= Problem to solve =
Copy out all of the data exactly as it appears.

----

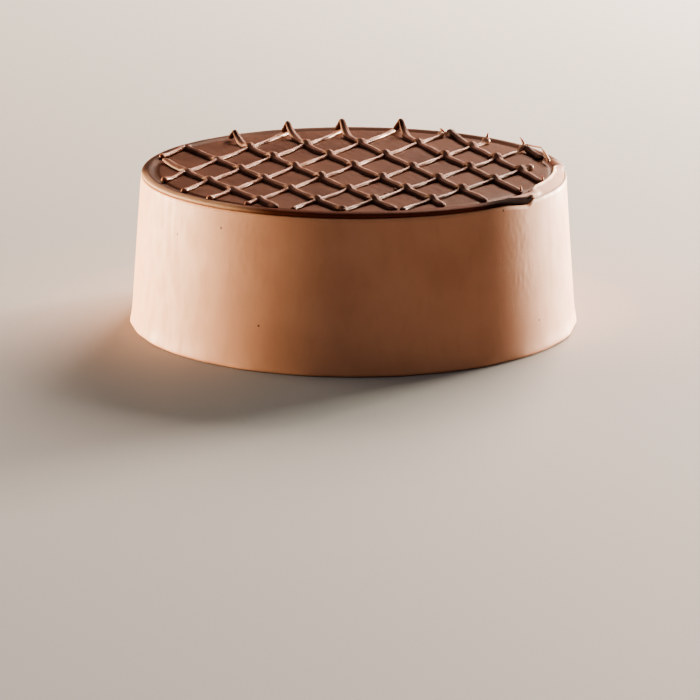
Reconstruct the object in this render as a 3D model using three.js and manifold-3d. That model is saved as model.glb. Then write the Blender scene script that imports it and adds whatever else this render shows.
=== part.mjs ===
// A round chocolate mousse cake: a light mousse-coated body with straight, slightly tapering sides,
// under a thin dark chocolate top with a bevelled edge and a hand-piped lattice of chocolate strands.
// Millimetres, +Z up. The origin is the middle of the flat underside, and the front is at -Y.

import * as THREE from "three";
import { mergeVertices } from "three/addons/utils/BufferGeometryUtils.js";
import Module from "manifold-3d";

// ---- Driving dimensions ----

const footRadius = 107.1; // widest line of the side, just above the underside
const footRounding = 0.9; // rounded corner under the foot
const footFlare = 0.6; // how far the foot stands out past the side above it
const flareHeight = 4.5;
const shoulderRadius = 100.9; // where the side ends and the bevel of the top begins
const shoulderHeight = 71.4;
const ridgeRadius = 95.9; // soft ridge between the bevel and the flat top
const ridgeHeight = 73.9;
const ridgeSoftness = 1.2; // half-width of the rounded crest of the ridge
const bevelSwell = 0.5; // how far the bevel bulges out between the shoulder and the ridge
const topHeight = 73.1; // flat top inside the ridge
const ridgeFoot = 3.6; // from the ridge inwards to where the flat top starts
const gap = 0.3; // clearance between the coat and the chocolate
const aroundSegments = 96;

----

= Full response =
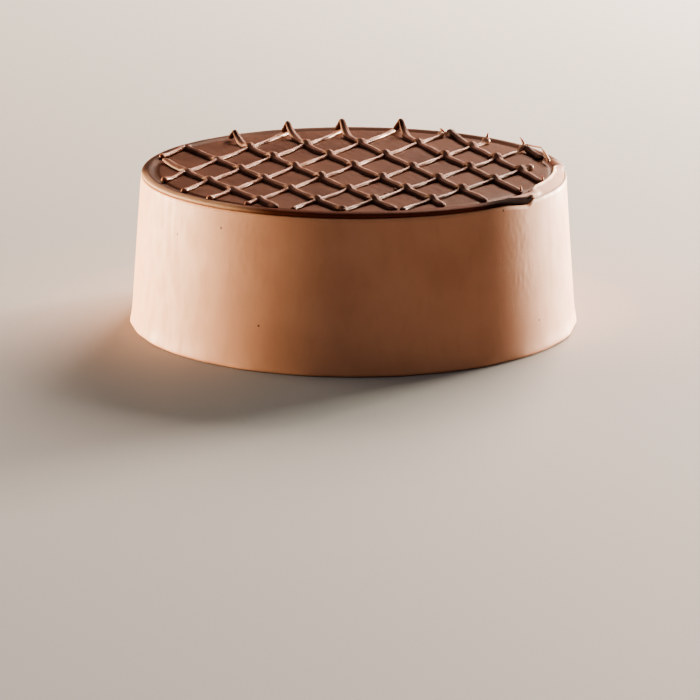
Reconstruct the object in this render as a 3D model using three.js and manifold-3d. That model is saved as model.glb. Then write the Blender scene script that imports it and adds whatever else this render shows.
=== part.mjs ===
// A round chocolate mousse cake: a light mousse-coated body with straight, slightly tapering sides,
// under a thin dark chocolate top with a bevelled edge and a hand-piped lattice of chocolate strands.
// Millimetres, +Z up. The origin is the middle of the flat underside, and the front is at -Y.

import * as THREE from "three";
import { mergeVertices } from "three/addons/utils/BufferGeometryUtils.js";
import Module from "manifold-3d";

// ---- Driving dimensions ----

const footRadius = 107.1; // widest line of the side, just above the underside
const footRounding = 0.9; // rounded corner under the foot
const footFlare = 0.6; // how far the foot stands out past the side above it
const flareHeight = 4.5;
const shoulderRadius = 100.9; // where the side ends and the bevel of the top begins
const shoulderHeight = 71.4;
const ridgeRadius = 95.9; // soft ridge between the bevel and the flat top
const ridgeHeight = 73.9;
const ridgeSoftness = 1.2; // half-width of the rounded crest of the ridge
const bevelSwell = 0.5; // how far the bevel bulges out between the shoulder and the ridge
const topHeight = 73.1; // flat top inside the ridge
const ridgeFoot = 3.6; // from the ridge inwards to where the flat top starts
const gap = 0.3; // clearance between the coat and the chocolate
const aroundSegments = 96;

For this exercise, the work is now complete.